— Begin DATASET SECTION —

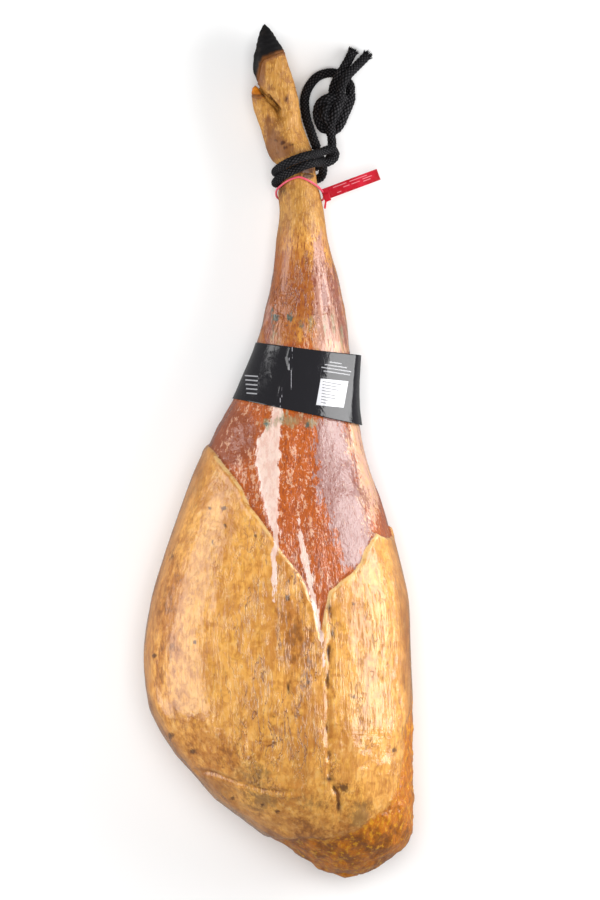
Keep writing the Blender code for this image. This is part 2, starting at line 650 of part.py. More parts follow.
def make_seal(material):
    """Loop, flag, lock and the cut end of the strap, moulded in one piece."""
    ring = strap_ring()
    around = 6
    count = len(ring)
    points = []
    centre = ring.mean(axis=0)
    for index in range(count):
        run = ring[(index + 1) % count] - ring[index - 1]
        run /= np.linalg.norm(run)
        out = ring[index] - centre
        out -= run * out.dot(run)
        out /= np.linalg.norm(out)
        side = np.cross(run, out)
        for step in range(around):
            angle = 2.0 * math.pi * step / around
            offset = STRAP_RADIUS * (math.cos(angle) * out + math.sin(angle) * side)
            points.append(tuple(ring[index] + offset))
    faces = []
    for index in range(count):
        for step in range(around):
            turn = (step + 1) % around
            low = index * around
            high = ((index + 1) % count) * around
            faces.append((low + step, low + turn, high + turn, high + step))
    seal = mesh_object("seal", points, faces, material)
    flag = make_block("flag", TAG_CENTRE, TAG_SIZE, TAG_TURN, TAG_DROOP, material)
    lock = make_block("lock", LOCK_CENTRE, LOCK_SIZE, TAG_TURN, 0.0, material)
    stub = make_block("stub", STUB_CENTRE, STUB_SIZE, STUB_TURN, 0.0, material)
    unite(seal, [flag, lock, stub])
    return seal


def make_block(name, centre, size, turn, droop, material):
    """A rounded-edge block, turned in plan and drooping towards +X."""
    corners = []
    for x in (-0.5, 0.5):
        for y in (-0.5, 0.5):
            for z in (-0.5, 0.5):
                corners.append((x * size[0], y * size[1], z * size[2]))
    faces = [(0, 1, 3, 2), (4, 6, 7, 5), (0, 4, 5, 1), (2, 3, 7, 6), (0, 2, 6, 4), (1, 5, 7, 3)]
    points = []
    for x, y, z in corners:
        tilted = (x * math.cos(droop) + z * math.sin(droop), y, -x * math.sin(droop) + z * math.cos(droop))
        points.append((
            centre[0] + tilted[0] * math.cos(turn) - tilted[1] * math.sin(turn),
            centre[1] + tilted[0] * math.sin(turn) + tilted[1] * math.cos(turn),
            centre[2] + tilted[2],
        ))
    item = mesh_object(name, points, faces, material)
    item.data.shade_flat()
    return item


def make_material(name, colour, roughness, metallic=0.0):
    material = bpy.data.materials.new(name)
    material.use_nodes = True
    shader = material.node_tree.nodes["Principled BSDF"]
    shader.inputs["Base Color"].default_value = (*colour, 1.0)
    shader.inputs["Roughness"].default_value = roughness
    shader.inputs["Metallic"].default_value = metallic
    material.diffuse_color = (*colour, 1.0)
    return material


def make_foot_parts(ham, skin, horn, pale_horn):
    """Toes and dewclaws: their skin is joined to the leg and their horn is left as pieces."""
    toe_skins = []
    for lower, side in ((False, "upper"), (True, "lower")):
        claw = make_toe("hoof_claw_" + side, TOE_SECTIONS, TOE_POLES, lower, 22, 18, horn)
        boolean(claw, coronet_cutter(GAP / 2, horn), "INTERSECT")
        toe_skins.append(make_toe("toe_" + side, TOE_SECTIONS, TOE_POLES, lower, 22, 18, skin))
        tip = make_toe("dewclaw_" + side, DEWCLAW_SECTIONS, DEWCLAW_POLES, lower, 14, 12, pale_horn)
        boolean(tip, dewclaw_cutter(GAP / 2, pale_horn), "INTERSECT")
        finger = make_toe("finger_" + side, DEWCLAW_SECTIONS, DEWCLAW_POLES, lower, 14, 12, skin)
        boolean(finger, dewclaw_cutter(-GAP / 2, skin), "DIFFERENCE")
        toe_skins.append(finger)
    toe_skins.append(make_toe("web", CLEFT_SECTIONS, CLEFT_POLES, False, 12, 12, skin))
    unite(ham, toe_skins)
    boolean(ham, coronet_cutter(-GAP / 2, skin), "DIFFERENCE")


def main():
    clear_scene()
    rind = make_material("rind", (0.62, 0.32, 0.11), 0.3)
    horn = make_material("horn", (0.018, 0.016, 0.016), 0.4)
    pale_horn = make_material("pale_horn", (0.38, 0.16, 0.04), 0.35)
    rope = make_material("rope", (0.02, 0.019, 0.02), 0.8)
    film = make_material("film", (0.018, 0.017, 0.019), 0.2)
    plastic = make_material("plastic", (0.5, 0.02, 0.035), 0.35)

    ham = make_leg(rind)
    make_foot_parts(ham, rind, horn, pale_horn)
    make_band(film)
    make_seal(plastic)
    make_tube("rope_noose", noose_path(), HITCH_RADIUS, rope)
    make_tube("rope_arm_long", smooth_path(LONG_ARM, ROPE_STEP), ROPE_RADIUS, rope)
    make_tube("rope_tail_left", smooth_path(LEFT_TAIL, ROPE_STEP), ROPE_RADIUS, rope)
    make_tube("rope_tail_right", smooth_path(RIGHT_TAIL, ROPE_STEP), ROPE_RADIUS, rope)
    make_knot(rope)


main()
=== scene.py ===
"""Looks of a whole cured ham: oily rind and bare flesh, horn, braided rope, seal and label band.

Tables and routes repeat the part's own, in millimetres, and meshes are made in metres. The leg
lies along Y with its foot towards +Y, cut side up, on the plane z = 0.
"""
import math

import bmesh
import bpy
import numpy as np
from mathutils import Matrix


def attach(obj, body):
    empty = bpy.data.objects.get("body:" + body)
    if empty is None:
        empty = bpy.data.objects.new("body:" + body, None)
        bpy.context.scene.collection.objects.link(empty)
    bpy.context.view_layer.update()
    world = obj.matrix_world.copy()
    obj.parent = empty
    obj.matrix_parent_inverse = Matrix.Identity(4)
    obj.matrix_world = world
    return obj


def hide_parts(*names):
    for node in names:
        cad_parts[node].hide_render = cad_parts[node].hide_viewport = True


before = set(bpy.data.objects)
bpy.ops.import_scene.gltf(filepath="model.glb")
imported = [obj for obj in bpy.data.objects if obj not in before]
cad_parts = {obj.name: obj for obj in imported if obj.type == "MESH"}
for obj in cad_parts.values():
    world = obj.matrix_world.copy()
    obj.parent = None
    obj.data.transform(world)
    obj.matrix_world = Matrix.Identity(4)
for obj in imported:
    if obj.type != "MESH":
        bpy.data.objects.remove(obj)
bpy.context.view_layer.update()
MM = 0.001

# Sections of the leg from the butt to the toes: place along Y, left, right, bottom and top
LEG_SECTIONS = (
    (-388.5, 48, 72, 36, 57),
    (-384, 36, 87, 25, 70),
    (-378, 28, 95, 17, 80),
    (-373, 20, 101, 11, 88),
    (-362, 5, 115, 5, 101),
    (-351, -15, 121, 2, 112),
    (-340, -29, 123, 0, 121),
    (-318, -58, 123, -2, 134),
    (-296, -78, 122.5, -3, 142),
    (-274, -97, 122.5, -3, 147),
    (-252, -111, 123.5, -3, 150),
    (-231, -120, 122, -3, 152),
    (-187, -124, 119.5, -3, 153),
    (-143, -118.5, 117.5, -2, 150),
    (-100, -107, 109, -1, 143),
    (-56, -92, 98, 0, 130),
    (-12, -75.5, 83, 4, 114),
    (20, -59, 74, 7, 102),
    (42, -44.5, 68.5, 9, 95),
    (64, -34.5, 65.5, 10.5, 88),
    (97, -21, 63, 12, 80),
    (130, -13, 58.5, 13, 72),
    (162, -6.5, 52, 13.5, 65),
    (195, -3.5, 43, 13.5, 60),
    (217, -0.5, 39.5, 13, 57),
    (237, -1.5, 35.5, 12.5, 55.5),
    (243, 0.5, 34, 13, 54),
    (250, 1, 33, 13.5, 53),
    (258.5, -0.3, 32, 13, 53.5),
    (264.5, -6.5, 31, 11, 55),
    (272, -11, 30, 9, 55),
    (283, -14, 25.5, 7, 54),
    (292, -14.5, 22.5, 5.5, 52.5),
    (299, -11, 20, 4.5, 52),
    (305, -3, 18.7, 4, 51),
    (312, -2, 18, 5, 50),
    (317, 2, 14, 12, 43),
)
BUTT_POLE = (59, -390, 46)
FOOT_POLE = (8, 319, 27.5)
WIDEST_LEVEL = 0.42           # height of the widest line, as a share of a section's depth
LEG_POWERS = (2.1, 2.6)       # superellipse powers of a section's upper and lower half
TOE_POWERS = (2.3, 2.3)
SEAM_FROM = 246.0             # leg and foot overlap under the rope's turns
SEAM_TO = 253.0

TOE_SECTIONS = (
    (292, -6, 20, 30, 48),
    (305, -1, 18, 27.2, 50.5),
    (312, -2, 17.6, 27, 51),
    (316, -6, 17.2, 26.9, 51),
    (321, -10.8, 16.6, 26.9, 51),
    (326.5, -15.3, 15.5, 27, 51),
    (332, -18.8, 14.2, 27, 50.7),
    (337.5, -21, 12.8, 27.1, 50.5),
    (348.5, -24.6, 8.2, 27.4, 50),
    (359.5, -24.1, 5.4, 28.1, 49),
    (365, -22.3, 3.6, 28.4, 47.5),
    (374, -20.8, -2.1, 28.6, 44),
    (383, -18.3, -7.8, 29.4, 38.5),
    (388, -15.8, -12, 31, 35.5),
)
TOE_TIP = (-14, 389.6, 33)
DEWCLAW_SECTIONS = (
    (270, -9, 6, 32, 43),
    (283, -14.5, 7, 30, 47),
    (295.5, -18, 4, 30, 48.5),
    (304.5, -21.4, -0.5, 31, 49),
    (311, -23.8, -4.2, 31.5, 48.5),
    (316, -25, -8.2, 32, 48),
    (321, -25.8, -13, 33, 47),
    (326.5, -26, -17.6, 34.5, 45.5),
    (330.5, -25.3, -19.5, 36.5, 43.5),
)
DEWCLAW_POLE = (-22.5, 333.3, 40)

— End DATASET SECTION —

• _TASK TO COMPLETE_: Retype exactly the lines above, from the one with "ham = make_leg(rind)" through the one with "for node in", inclusive.

• _COMPLETE RESPONSE_:
    ham = make_leg(rind)
    make_foot_parts(ham, rind, horn, pale_horn)
    make_band(film)
    make_seal(plastic)
    make_tube("rope_noose", noose_path(), HITCH_RADIUS, rope)
    make_tube("rope_arm_long", smooth_path(LONG_ARM, ROPE_STEP), ROPE_RADIUS, rope)
    make_tube("rope_tail_left", smooth_path(LEFT_TAIL, ROPE_STEP), ROPE_RADIUS, rope)
    make_tube("rope_tail_right", smooth_path(RIGHT_TAIL, ROPE_STEP), ROPE_RADIUS, rope)
    make_knot(rope)


main()
=== scene.py ===
"""Looks of a whole cured ham: oily rind and bare flesh, horn, braided rope, seal and label band.

Tables and routes repeat the part's own, in millimetres, and meshes are made in metres. The leg
lies along Y with its foot towards +Y, cut side up, on the plane z = 0.
"""
import math

import bmesh
import bpy
import numpy as np
from mathutils import Matrix


def attach(obj, body):
    empty = bpy.data.objects.get("body:" + body)
    if empty is None:
        empty = bpy.data.objects.new("body:" + body, None)
        bpy.context.scene.collection.objects.link(empty)
    bpy.context.view_layer.update()
    world = obj.matrix_world.copy()
    obj.parent = empty
    obj.matrix_parent_inverse = Matrix.Identity(4)
    obj.matrix_world = world
    return obj


def hide_parts(*names):
    for node in names:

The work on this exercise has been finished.